The document also details a series of 57 staggered payments made by 15
different companies between January 2002 and December 2003. Of these, 33
were made by Seomi Gallery through banks in Seoul and New York, while other
payments were made by finance and property companies through banks in Seoul,
Hong Kong, Singapore and London. Between 3 and 10 December 2002, over $6m
was paid from ANNC Co Ltd through two different Korean banks.
Samsung categorically denies the allegations. In a statement to The Art
Newspaper the company said: "These allegations are completely groundless. We
are cooperating fully with the current investigation."
"We understand the document that Mr Kim disclosed is a list of works of art
purchased by Seomi Gallery. Neither Mrs Hong Lee nor Samsung Museum of Art
purchased Roy Lichtenstein's Happy Tears."
"Mrs Hong Lee was invited to view the work but she decided not to purchase
it. Mrs Hong Lee has never misappropriated funds. When she purchases works
of art, she does so with her own funds. When Samsung Museum of Art purchases
works of art, it uses its own funds. The 30 works of art included on the
list were not purchased by Samsung, nor Mrs Hong Lee."
Seomi Gallery did not respond to our emails asking for comment but according
to the Chosun Ilbo newspaper, when initially questioned on 26 November it
said that it had sold Happy Tears to a private collector.

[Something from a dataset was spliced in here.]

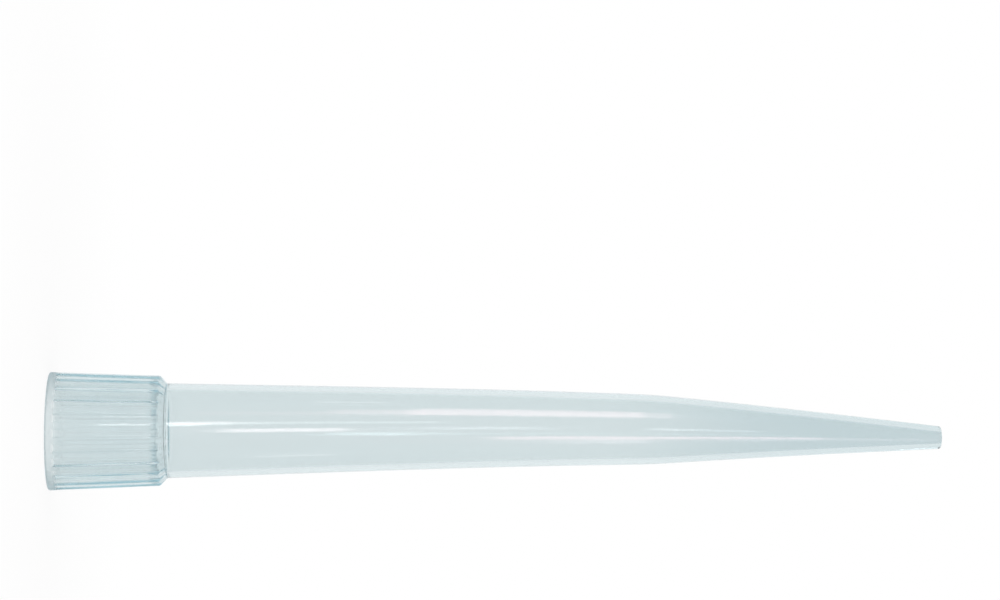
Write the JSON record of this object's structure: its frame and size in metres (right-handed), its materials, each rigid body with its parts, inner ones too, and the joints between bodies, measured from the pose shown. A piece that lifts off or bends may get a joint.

However the following day, Hong Seong-won, director of Seomi Gallery, told
Korean reporters that the work was still in her possession. "I bought it to
sell in Korea but I could not find a buyer," she said. "So I kept it and I
will show it after sorting out shipping, insurance and security." She
admitted buying other works on the list and said that she had sold them to
various Korean collectors.
She also said that four works by Japanese photographer Hiroshi Sugimoto were
bought for herself.
The affair has affected confidence in the Korean art market to such an
extent that within weeks of the scandal breaking the country's two main
auction houses were reporting a 20% drop in sales.
As The Art Newspaper went to press the whereabouts of almost all of the
works on Kim's list remain a mystery.